Before using a card, answer these questions:

  • Am I on the official website or official app?

  • Is Bitcoin / BTC selected?

  • Is the platform available in my region?

  • Is my account verification complete?

  • Does the platform accept my card type?

  • Does my card issuer allow crypto purchases?

  • Could this be treated as a cash advance or cash-like transaction?

  • What is the total charge shown on the order preview?

  • Is there a visible spread, card fee, platform fee, or withdrawal fee?

  • Are there purchase limits, withdrawal holds, or card issuer holds?

  • Is this a one-time purchase or recurring buy?

  • Can I withdraw BTC to a Bitcoin wallet later?

  • What records do I need for taxes and personal tracking?

  • What would make me stop?

That last question belongs on every beginner checklist. If the answer is "nothing," the card is not the problem. The plan is.

FAQ

Is it safe to buy Bitcoin with a credit card?

It can be possible to buy Bitcoin with a credit card on some platforms, but it is not risk-free. Check platform legitimacy, account verification, total fees, card issuer rules, cash-advance treatment, credit-card interest, and withdrawal access before acting. Do not borrow money you cannot repay to buy a volatile asset.

Can I buy Bitcoin with a debit card instantly?

Some platforms offer quick debit card purchases, but instant delivery is not something any article can promise. Verification, issuer approval, platform limits, payment review, price movement, or withdrawal holds can delay the process. Always check the current platform policy and final order preview.

Do card purchases require verification?

Many legitimate platforms require identity verification before card purchases, higher limits, withdrawals, or certain payment methods. Requirements vary by platform and region. Do not use false information or another person's account to bypass verification.

Can I buy Bitcoin with just a credit card?

Usually you need more than just the card. You may need a platform account, identity verification, a supported region, a card in your legal name, issuer approval, and 3D Secure or banking-app approval. The card is only one part of the flow.

What is the best website to buy Bitcoin with a credit card?

There is no single best website for every beginner. Compare official availability in your region, verification rules, fees, spreads, card issuer treatment, withdrawal support, security tools, records, and support quality. Avoid affiliate-style rankings that ignore your card issuer and local rules.

Can the IRS see your crypto wallet?

Public Bitcoin transactions are visible on the blockchain, but wallet ownership is not always obvious from an address alone. In the U.S., platforms may report certain digital asset activity, and taxpayers are responsible for accurate records and reporting. This article is not tax advice. Check current IRS guidance or speak with a qualified tax professional.

What if I invested $1000 in Bitcoin five years ago?

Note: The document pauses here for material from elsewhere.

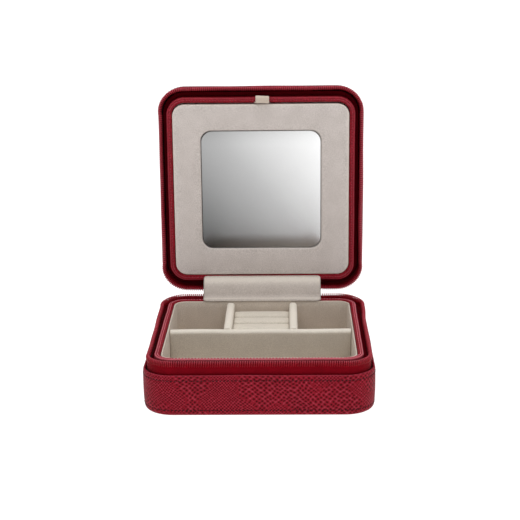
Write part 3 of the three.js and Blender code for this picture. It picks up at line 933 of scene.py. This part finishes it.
for half in ("base", "lid"):
    board_shell(half)
    leather_band(half)
    zip_tape(half)
    zip_coil(half)
    collar(half)
outer_panel("base", "base_underside", "base_bottom_leather", 0.0)
outer_panel("lid", "lid_padded_top", "lid_top_leather", 1.3)
lining("base", LINING_RIM)
lining("lid", LID_LINING_RIM)


# ---- the tray ----
def crowned(points, place):
    """Raises the top of a pad in the middle and leaves its edges where they are."""
    dome = (1 - clamp(np.abs(place[..., :2])) ** 2.4).prod(-1)
    points[..., 2] += 0.45 * dome * (place[..., 2] > 0)
    return points


def padded_divider(axis):
    """Fuller in the middle of its height, with the faint unevenness of foam under suede."""
    def push(points, place):
        full = 1 - 0.04 * place[..., 2] ** 2
        run = points[..., axis]
        full = full + 0.012 * np.sin(run / 3.7) + 0.010 * np.sin(run / 8.3 + 1)
        points[..., 1 - axis] *= full
        points[..., 2] += 0.10 * np.sin(run / 6.1 + 0.6) * (place[..., 2] > 0.8)
        return points
    return push


def plump_roll(points, place):
    """Raises a roll's top, a little less at its two ends, and parts it from its neighbours."""
    points[..., 2] += (0.92 - 0.22 * clamp(np.abs(place[..., 0])) ** 4) * (place[..., 2] > 0.3)
    points[..., 1] *= 0.975
    return points


def tray():
    # Each divider and roll gets a painted highlight along its top, where the light from above falls.
    long_wall = fitted("long_divider", 1.6, 0.35, 0, padded_divider(0), runs=60, rub=0.5)
    made = piece("long_padded_divider", long_wall, CUSHION_SUEDE, "base", "long_divider")
    for side in ("left", "right"):
        plump = np.array([0.26, 0, 0])
        short_wall = fitted(f"{side}_divider", 1.7, 0.35, 1, padded_divider(1), plump, runs=40, rub=0.6)
        name = f"{side}_padded_divider"
        made = piece(name, short_wall, CUSHION_SUEDE, "base", f"{side}_divider")
    for place in ("front", "left", "right"):
        pad = fitted(f"{place}_tray_pad", 4.5, 0.6, 2, crowned, runs=1, rings=14)
        name = f"{place}_floor_pad"
        made = piece(name, pad, LINING_SUEDE, "base", f"{place}_tray_pad")

    for number in range(1, 5):
        roll = fitted(f"ring_roll_{number}", 3.4, 0.45, 0, plump_roll, runs=24, rub=0.25)
        name = f"ring_cushion_{number}"
        made = piece(name, roll, CUSHION_SUEDE, "base", f"ring_roll_{number}")
    bed = fitted("ring_cushion_bed", 0.8, 0.4, 2, runs=2)
    piece("ring_cushion_base", bed, BOARD, "base", "ring_cushion_bed")


tray()


# ---- the mirror flap ----
WINDOW_CORNER = 6.0
PANEL_EDGE, WINDOW_EDGE = 0.9, 0.8  # how far the panel is rounded over outside and at its window


def mirror_panel():
    """A padded suede frame, open in the middle to the mirror."""
    low, high = span("mirror_frame")
    glass_low, glass_high = span("mirror_glass")
    half = (high[0] - low[0]) / 2 + 0.6
    outer_radius = CORNER - (CASE_HALF - half)
    window = (glass_high - glass_low) / 2 + [0.7, 0, 0.3]
    centre_z = (low[2] + high[2]) / 2
    glass_z = (glass_low[2] + glass_high[2]) / 2 - centre_z
    thick = high[1] - low[1]

    def outer_row(inset, depth):
        loop = rounded(half - inset, half - inset, outer_radius - inset, 12, 40)
        loop[:, 1] -= 0.7 * smooth(loop[:, 1] / half)
        return standing(loop, depth)

    def window_row(inset, depth):
        loop = rounded(window[0] + inset, window[2] + inset, WINDOW_CORNER + inset, 12, 40)
        return standing(loop, depth, z=glass_z)

    rows = [outer_row(0.3, thick), outer_row(0.0, thick - 0.3)]
    over = np.radians(np.linspace(0, 90, 7))
    for angle in over:
        rows.append(outer_row(PANEL_EDGE * (1 - math.cos(angle)), PANEL_EDGE * (1 - math.sin(angle))))
    outside = outer_row(PANEL_EDGE + 1.2, -0.12)
    inside = window_row(WINDOW_EDGE + 1.2, -0.1)
    for share in np.linspace(0, 1, 10):
        blended = outside * (1 - share) + inside * share
        blended[:, 1] -= 0.22 * math.sin(math.pi * share)
        rows.append(blended)
    for angle in over[::-1]:
        rows.append(window_row(WINDOW_EDGE * (1 - math.cos(angle)), WINDOW_EDGE * (1 - math.sin(angle))))
    rows.append(window_row(0.0, thick))
    # A painted highlight over the panel's rounded outer edge.
    highlighted = np.zeros(len(rows))
    highlighted[2:9] = [0.2, 0.5, 0.7, 0.7, 0.5, 0.3, 0.1]
    form = Form()
    rows = np.array(rows) + [0, low[1], centre_z]
    form.grid(rows, around=True, across=True, flat=(0, 2), wear=highlighted[:, None])
    made = piece("mirror_panel", form, PANEL_SUEDE, "mirror_flap", "mirror_frame")


def mirror_and_back():
    behind_frame = np.array([0.5, 0, 0.05])
    glass = fitted("mirror_glass", 6.4, 0.35, 1, grow=behind_frame, quarter=12, runs=2, rings=4)
    piece("bevelled_mirror", glass, MIRROR, "mirror_flap", "mirror_glass", sharp=50)
    back = fitted("flap_back_suede", 5.8, 0.25, 1, quarter=10, runs=1, rings=10)
    piece("flap_back_cover", back, PANEL_SUEDE, "mirror_flap", "flap_back_suede")


def ribbon_tab():
    """A folded loop of ribbon at the panel's top."""
    low, high = span("flap_pull_tab")
    front, foot = low[1], low[2]
    fold = [(front + 3.1, foot + 0.1), (front + 2.1, foot + 0.5), (front + 0.9, foot + 1.9)]
    fold += [(front + 0.2, foot + 3.3), (front + 0.55, foot + 4.15), (front + 1.3, foot + 3.9)]
    fold += [(front + 1.75, foot + 2.6), (front + 2.3, foot + 1.2), (front + 2.6, foot + 0.7)]
    tab = Form()
    strap(tab, curve(fold, 48), (high[0] - low[0]) / 2, 0.38, corner=0.2, across=24)
    points = tab.points[0]
    points[:, 0] += 1.1
    points[:, 2] -= 0.05 * points[:, 0]
    made = piece("ribbon_tab", tab, RIBBON, "mirror_flap", "flap_pull_tab")
    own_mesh(made)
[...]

That is a hindsight calculator question, not a card-purchase safety question. Bitcoin's past price movement does not tell you whether a card purchase is suitable today. Focus on current risk, fees, issuer rules, taxes, and whether you can afford the loss.

Can I buy Bitcoin with a debit card and move it to my wallet?

Sometimes, but not always. You need a platform that supports BTC withdrawals, a completed account verification status, and no active withdrawal hold that blocks the transfer. Before withdrawing, learn Bitcoin wallet basics, address checking, network fees, confirmations, and recovery phrase safety.

Risk Disclaimer

This article is for beginner education only. It is not financial, investment, legal, tax, credit, or security advice. Bitcoin is volatile, and you can lose money. Card issuer rules, platform fees, spreads, limits, verification requirements, withdrawal support, regional availability, and tax treatment can change. Check the platform's current official policy and your card issuer's terms before acting.